Abstract
Conformational heterogeneity of biological macromolecules is a challenge in single particle averaging (SPA). Current standard practice is to employ classification and filtering methods which may allow a discrete number of conformational states to be reconstructed. However, the conformation space accessible to these molecules is continuous and therefore explored incompletely by a small number of discrete classes. Recently developed heterogeneous reconstruction algorithms (HRAs) to analyse continuous heterogeneity rely on machine learning methods employing low-dimensional latent space representations. The non-linear nature of many of these methods pose challenges to their validation and interpretation, and to identifying functionally relevant conformational trajectories.
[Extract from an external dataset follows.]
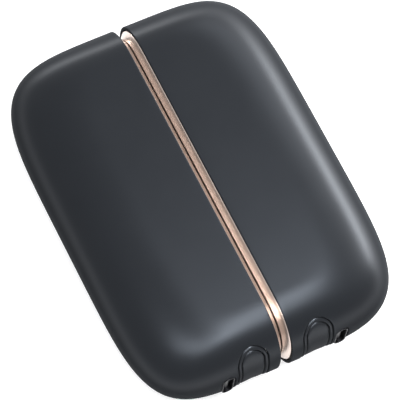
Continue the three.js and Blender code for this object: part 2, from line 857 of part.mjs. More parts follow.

We believe these methods would benefit from in-depth benchmarking using high quality synthetic data and concomitant ground truth information. Here we present a framework for the simulation and subsequent analysis with respect to ground-truth of cryo-EM micrographs containing conformationally heterogeneous particles whose conformational heterogeneity is sourced from molecular dynamics (MD) simulations. This synthetic data can then be processed as if it were experimental data allowing aspects of standard SPA workflows, as well as heterogeneous reconstruction methods, to be compared with known groundtruth using available utilities. We will demonstrate the simulation and analysis of several such datasets and present an initial investigation into HRAs.
Competing Interest Statement
The authors have declared no competing interest.